▶ **Given problem**: How many lines of these entries hold the string "manifold"? Answer with the number alone.

▶ **Input**:
# # #
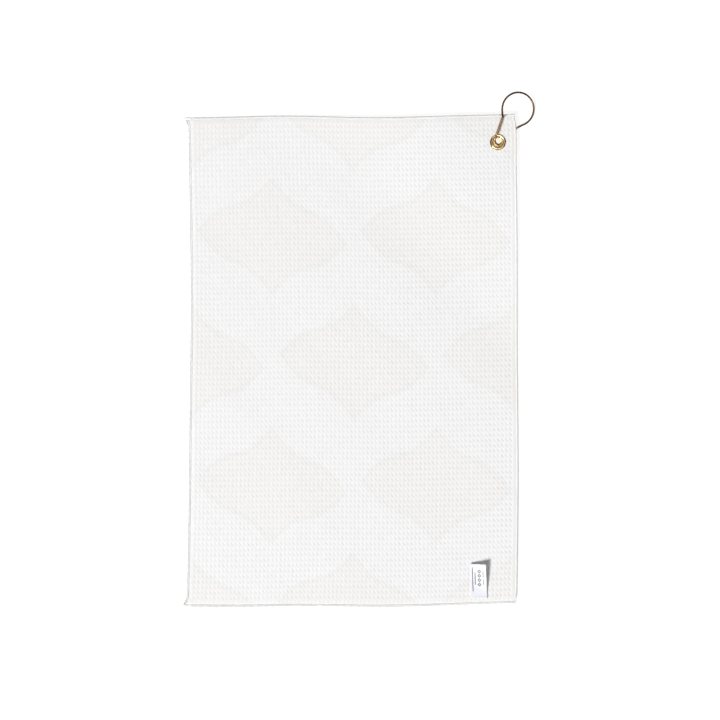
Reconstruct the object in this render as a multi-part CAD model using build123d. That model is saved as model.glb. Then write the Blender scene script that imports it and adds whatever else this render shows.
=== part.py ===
# # #
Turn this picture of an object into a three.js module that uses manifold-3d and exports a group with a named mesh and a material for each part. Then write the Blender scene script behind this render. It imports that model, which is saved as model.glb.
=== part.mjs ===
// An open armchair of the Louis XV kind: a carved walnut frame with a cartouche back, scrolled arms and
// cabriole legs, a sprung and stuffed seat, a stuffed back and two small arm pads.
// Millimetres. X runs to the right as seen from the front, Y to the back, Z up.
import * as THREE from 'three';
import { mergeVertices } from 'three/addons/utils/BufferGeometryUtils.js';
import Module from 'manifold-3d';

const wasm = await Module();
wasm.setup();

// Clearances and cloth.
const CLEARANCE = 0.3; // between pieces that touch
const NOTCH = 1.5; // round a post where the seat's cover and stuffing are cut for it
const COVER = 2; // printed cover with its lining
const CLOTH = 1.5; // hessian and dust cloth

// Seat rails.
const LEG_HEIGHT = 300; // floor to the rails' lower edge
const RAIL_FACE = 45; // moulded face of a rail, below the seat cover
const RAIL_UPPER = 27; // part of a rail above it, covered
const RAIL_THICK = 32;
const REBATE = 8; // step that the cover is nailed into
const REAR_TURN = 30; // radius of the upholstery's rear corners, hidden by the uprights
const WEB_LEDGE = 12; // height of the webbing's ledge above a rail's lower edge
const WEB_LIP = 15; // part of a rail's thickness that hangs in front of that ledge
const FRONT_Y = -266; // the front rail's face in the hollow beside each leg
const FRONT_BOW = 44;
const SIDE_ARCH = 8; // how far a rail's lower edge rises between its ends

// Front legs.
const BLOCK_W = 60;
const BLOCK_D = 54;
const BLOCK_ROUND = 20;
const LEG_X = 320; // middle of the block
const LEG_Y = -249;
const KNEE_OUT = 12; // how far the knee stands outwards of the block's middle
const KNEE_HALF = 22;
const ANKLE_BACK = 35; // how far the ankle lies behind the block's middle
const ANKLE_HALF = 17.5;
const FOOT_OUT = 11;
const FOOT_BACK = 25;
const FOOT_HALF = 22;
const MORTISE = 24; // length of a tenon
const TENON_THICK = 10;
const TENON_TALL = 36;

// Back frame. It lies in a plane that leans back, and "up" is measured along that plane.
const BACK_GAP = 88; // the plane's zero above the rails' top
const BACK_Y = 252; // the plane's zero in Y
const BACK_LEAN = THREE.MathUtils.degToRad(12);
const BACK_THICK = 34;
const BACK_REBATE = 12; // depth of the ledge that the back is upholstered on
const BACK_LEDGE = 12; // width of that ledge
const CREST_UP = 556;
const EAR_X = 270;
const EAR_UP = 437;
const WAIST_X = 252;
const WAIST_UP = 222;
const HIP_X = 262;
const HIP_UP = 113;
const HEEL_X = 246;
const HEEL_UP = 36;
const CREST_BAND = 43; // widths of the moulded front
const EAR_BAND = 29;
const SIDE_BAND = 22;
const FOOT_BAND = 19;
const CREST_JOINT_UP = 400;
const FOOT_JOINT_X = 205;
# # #
▶ **Solved problem**: 2